Беньяминовская критика картины, таким образом, движима и управляема его персональной эсхатологией, его нападками на идеологию капиталистического производства: развенчание и низложение живописи, производимые Хайдеггером, перенесены на уровень досконально продуманной им «фундаментальной онтологии». Хайдеггеровская апология техники — вопросы о techne, о дем-ургической и копировальной роли техники — выступает краеугольной проблематикой позднего Хайдеггера и задана подкосившим европейскую метафизику кризисом трансцендентального субъекта: место субъекта узурпировала техника, нишу человеческого занял его технологический двойник, дубликат или протез. Собственно говоря, эстетическая автономия предмета искусства, его целепо-лагающая независимость зависели от наличия трансцендентального наблюдателя, дистанцированного всевидящего глаза, — на этом зазоре между обожествленным видящим и материей видимого строила свои теологические положения картезианская геометрическая оптика. Упразднение внеположного, удаленного от картины субъекта видения заставило передоверить его функции уже не антропоморфным категориям: в трактате Василия Кандинского «О духовном в искусстве» «внутренним зрителем» картины назначается синэстетический цвет, в манифесте Казимира Малевича «Бог не скинут» он замещается движением супрематистских плоскостей, а в «Теории современного искусства» Пауля Клее этот «внутренний зритель» обнаруживает и размещает себя в сгибах, «точках инфлексии» (авторская терминология Клее), складках изображения.

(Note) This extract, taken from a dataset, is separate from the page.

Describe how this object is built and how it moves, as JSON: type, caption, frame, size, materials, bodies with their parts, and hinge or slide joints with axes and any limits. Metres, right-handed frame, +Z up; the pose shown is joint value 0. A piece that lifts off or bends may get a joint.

Хайдеггер, наследуя гуссерлевской феноменологии, разделяет бытие как чистую абстракцию и сущее как воплощение этой абстракции, и произведение искусства возникает в результате открытия, «разверзания» сущего, отождествления его с просветом, нематериальным зиянием в бытии. Подобный просвет способна подметить и зафиксировать никак не живопись, предполагающая максимально материально-вещественную субстанцию, а новые, «прозрачные» технологии копирования реальности, телематические и гипермедиальные. Тавтологично и зеркально воспроизводя изображение, они планомерно редуцируют, упраздняют расстояние между ним и изображаемым предметом. Заметим: и гиперреализм, и симуляционизм, и акционизм, и фотографии Роберта Мэпплторпа, Хельмута Ньютона, Нан Голдин, и перформансы Марины Абрамович, и объекты Ричарда Серра или Джеффа Кунса — т. е. эталонные «лейблы» современного искусства — постарались и преуспели в нивелировке, истреблении взаимосвязи между предметом репрезентации и самой репрезентацией, превратив объект искусства в кристально-прозрачную, всеобъемлющую потенциальность, наподобие знаменитого «Алефа» Хорхе Луиса Борхеса.

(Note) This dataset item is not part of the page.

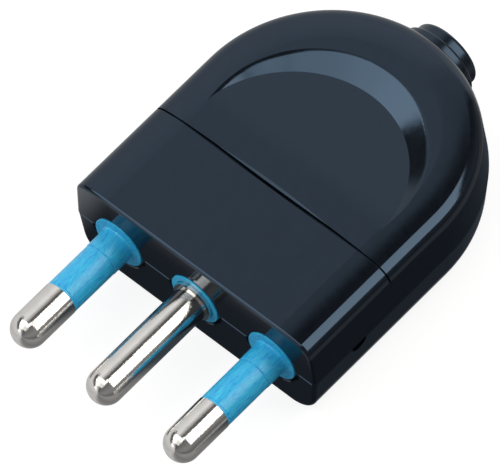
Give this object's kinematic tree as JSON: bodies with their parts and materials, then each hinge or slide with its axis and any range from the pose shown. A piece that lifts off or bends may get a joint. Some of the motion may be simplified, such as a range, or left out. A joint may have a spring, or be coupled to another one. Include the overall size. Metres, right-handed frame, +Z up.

Манифесты Беньямина и Хайдеггера, по замечанию итальянского философа Джанни Ваттимо (изобретателя концепции «слабого мышления») из его книги «Прозрачное общество», оказались фатальны для социальных котировок живописи и судьбоносны для теории актуального искусства. Частично благодаря им современное искусство моментально освоило и узаконило стратегии неподотчетной апроприации (представленные именами Майка Бидло, Синди Шерман, Шерри Левайн) и позаимствовало у масс-медиа их виртуальные, симулятивные приемы преподнесения и искажения реальности. Понятно, живопись с ее установкой на овеществление иллюзии и преобразование ее в инстанцию истины оказалась в эпоху гиперреальности и господства симулякров явно не у дел. К тому же современное искусство, почерпнув у масс-медиа их рекламно-коммерческие трюки и стратегии запускания идеологических обманок, с другой стороны, проблематизирует этическое самоопределение человека, этику его персонального поступка и уклонения от масс-медиальной поставки неподлинных, подложных образов. Так что живопись, претендующая на эстетическую самоцель и отдельную шкалу аксиологических подходов, смотрится в ситуации этической ангажированности искусства явно не у культурного кормила.

Эммануэль Левинас, полемизируя с Кантом и подвергая ревизии Хайдеггера, постулирует верховенство и привилегированное положение «этической перцепции», иными словами — заостренной, будоражащей мысли о факторе субъективной вменяемости и ответственности в современной этике, о принципе соучастия и экзистенциального основания практического жеста. Может, надменное отрицание и остракизм живописи в пред-постмодернистском теоретизировании навеяны переносом центра тяжести с тенденциозного пространства эстетической рецепции (образуемого при встрече с глазу на глаз с живописным полотном) на диалогическую открытость «этической перцепции»? Разумеется, было бы чересчур прямолинейно и поспешно констатировать, что переход от монументального проекта живописи к не меньшей мегаломании проекта актуального искусства равнозначен и эквивалентен движению от эстетики изображения к этике изображения, — хотя акцентуация новым искусством социально-критического отклика и нравственной уязвленности Другим, очевидно, послужила немаловажным стимулом для постепенного затухания высокой харизмы живописи.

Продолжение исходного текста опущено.